And so it went. I married my second husband formally, in a Unitarian service, and my first attended in a red t-shirt. Although the marriage started out full of promise, friendship, travel, what seemed to be shared values, and fun, as time wore on, I came to understand that my second husband was even more scathing than my first, and I never, ever shared zen with him. He vaguely knew that I followed it (which was more than my first husband knew) but was profoundly uninterested. It was a difficult marriage, full of conflict and humiliation, and I don’t think I exaggerate when I remember that zen got me through it.
From the fighting and the pain, I would finally come back to centre, righting myself like one of those air filled snowmen with the sand weight at the bottom. Zen would straighten me out, just before I went mad.
And always, when I came back to it, I wondered why I’d been away. But the life of a corporate wife, which is what I was by this time, was viciously demanding of my socially unskilled self, and offered no opportunity for reflective contemplation; indeed it was sourly discouraged. My husband’s American colleagues were all right-wing religious Christian conservatives, and so I kept my mouth shut, and smiled, and drank, learned to cook and give cocktail parties, wear jewellery and dress fashionably. And smiled.
While my husband and I fought like demons.
By the time we came to England, I had been away from formal zen teaching for a long time. I dipped back into it, but what I found was unfamiliar. Soto zen didn’t suit me at all. I liked the talk, but not the practice. Surely they didn’t think my mind would empty of its own accord, if I just attended my breath for years.

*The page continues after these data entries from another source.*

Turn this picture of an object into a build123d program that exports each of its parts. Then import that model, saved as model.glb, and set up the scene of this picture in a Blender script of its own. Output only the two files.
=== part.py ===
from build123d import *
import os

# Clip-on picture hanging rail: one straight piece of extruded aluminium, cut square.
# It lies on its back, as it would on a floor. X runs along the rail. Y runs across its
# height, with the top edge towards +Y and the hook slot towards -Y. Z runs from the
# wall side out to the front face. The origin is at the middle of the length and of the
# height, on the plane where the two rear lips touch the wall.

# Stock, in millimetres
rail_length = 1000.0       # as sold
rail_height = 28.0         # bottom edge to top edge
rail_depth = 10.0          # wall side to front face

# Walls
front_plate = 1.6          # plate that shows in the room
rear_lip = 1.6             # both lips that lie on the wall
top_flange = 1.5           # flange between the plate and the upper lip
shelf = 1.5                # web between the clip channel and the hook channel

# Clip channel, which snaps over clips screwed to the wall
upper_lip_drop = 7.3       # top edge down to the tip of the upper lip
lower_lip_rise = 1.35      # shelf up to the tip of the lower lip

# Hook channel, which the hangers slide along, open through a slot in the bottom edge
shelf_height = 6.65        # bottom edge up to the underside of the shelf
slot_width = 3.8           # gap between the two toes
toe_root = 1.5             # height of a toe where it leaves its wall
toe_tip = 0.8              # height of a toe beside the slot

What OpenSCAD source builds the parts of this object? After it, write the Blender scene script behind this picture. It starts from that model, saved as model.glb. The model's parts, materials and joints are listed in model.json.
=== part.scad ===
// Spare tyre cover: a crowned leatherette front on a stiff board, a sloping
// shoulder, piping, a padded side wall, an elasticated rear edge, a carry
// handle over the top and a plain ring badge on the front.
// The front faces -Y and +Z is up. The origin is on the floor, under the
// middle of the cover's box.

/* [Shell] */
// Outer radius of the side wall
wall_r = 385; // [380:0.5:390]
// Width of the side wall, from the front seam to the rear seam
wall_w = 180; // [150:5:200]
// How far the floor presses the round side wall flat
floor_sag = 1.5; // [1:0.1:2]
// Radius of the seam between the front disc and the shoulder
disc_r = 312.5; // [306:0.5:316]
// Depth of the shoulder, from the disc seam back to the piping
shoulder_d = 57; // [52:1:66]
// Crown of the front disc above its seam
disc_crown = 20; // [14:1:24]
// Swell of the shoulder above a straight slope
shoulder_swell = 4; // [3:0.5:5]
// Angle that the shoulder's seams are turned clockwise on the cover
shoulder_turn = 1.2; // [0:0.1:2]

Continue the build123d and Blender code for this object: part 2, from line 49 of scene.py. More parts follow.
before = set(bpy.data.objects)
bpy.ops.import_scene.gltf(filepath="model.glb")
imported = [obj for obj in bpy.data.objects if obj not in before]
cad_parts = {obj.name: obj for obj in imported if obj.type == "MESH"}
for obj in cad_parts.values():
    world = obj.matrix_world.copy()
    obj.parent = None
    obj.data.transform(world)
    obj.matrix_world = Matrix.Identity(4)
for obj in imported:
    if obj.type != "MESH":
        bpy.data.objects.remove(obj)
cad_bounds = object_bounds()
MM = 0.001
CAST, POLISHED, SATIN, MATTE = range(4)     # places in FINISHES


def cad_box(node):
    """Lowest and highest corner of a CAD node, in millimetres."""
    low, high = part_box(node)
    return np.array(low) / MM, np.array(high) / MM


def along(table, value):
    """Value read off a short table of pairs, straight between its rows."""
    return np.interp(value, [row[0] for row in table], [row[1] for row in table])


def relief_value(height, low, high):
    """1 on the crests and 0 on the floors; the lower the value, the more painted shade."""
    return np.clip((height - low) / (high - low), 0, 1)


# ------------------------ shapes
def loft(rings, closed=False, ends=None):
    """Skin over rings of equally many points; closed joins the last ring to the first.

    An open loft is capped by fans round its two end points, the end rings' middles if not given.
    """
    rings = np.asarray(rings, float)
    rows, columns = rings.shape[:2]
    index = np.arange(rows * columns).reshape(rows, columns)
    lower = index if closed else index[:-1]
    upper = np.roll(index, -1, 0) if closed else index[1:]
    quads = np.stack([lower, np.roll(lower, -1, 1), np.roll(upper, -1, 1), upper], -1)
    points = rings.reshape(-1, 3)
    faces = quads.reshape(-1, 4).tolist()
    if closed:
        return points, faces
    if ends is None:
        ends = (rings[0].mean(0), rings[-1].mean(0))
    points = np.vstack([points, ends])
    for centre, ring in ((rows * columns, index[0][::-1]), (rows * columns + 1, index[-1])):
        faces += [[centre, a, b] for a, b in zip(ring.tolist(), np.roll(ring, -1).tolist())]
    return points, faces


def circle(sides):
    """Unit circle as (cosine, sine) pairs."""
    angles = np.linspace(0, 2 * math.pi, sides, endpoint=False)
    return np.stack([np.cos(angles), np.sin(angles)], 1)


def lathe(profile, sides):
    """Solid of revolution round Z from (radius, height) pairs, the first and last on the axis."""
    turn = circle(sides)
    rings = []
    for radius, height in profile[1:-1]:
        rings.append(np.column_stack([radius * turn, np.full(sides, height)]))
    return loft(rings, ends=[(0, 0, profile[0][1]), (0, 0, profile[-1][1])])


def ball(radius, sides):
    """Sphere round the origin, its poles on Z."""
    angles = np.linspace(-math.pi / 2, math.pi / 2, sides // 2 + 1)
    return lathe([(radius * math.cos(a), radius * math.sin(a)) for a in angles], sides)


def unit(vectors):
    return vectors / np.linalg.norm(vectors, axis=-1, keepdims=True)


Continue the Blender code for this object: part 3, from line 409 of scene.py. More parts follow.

And so I turned away from sitting practice,, and toward mindful living. This was much more rewarding. Gradually, over a decade or more, I became masterful with it, especially in my work, but the schism between person and persona widened impossibly as a result. I was becoming something that no longer fit the life I was living, and I drank from the moment I arrived home, to bridge the gap. It was an horrendous time, full of luxury and financial ease on the visible end, hard work, study, spiritual and emotional agony on the other side. As well, I had my son, a severe postnatal depression, lupus struck, and after a time, it all fell apart, disastrously.